Wir klappern mit den Brekkies. Nix. Rufen. Nix. Rascheln mit den extra leckeren Fleischstangen. Nix. Die beiden Männer aus der Werkstatt beobachten uns. Volker fragt: „Wo war sie zuletzt?“ Ich habe sie zuletzt bei den Palettenhaufen gesehen. Also dorthin, klappern, rufen, rascheln. Nix. Da wo wir jetzt stehen, liegt eine super erhaltene, wunderschöne Palette, auf der mehrere Metallstangen zum Verkauf drapiert sind. Ich überrede Volker, sie schnell und heimlich gegen eine von den ollen, die schon im Düdo sind, auszutauschen. Er macht es, fluchend. Ich suche die Katze. Klappernd und rufend. Irgendwann kommt der, der das Kommando hat und sagt, dass die Katze im Düdo sei. Tatsächlich. Sie sitzt unter dem Bett. Die Leute müssen uns für unzurechnungsfähig halten. Wir knallen die Türen zu und hauen ab.

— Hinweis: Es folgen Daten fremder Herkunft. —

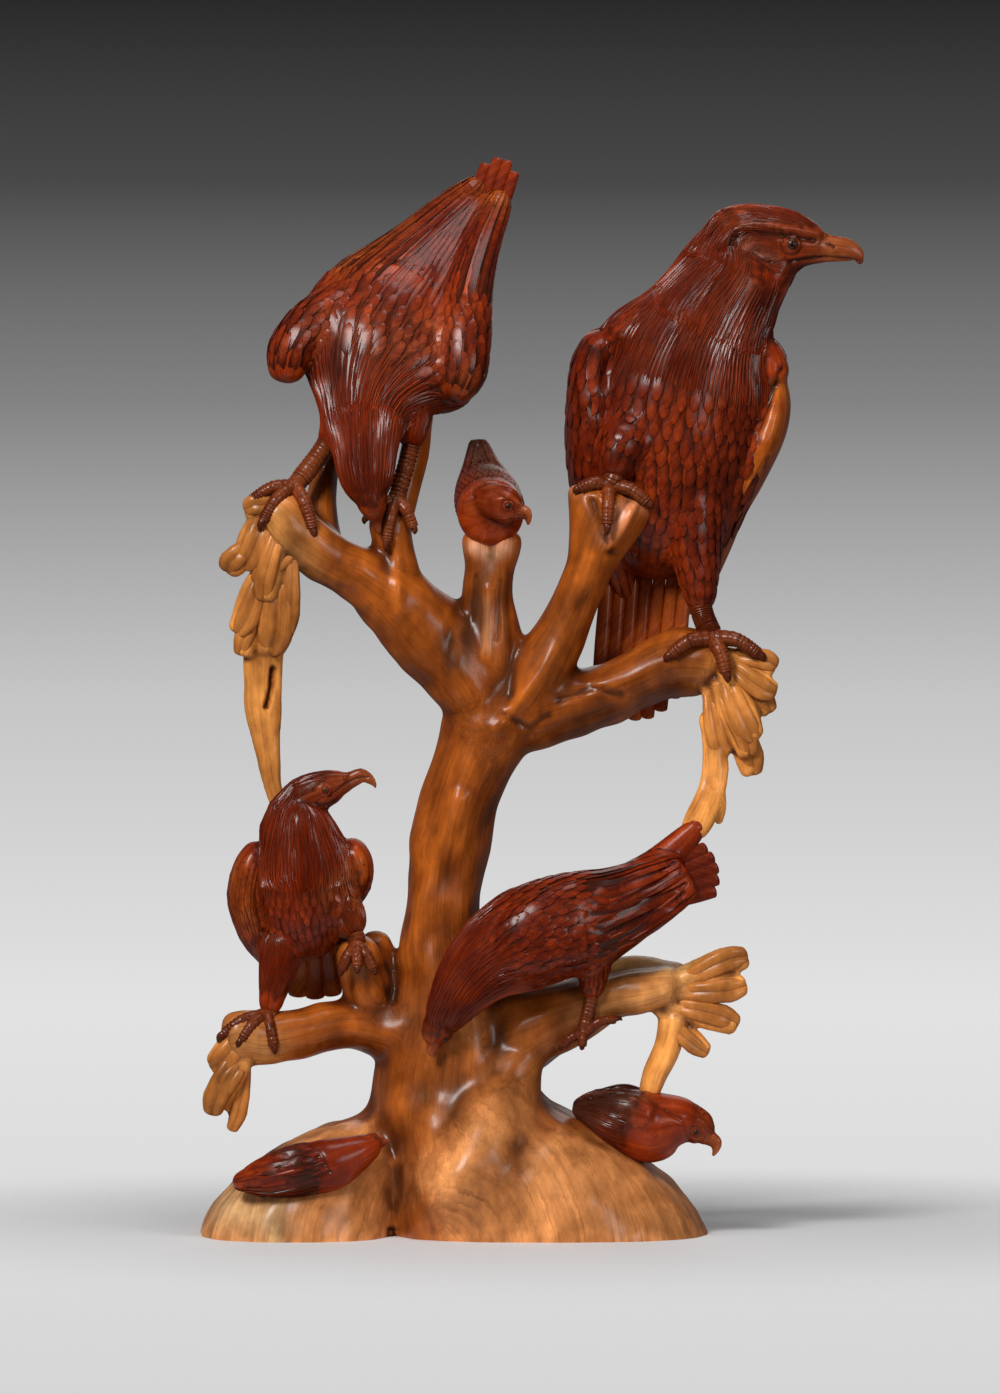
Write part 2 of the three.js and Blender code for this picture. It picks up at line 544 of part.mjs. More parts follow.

Der Plan: Wieder auf den Roussillonais, Paletten-Möbel bauen. Wir müssen eh die Zeit überbrücken bis Celina kommt. Die alleinerziehende Frau in den Bergen hinter Tarragona, bei der wir workawayen wollten, hat sich nicht mehr gemeldet. Es fängt an zu regnen. Wir kennen die Gegend zwischen Perpignan und Argelès mittlerweile ganz gut. Ich überschätze unsere Ortskenntnis und füttere das Navi nicht mit der genauen Adresse vom Campingplatz. Wir gurken auf seltsamen Straßen hin, aber sobald wir in Argelès Plage sind, wissen wir natürlich den Weg. Die Straße kurz vor der Einfahrt zum Campingplatz ist überschwemmt. Wo vorher der Parkplatz war, auf dem wir am allerersten Tag geparkt haben, um uns den Platz anzuschauen, ist jetzt Meer. Ein rotweißes Flatterband bewahrt die Wohnmobile davor, ins Wasser zu fahren. Hätten wir eh nicht gewagt. Es sieht richtig tief aus. Was nun. Ein Mann kommt an die Scheibe und sagt, dass es einen Hintereingang zum Campingplatz gibt. Wir kurven hin, zum Glück kennen wir uns in Argelès so gut aus. Tatsächlich, unbewachter Hintereingang, offen. Wir stellen uns diesmal ganz an den Zaun. Es ist leerer geworden. Das Wasser kommt bis fast an die Dünen. Die Wellen türmen sich meterhoch, tosen, gischten, die ganze Luft ist weiß. Es riecht nach Nordsee. Ich habe Angst um die Kinder, die am Strand toben, denke an Mareen.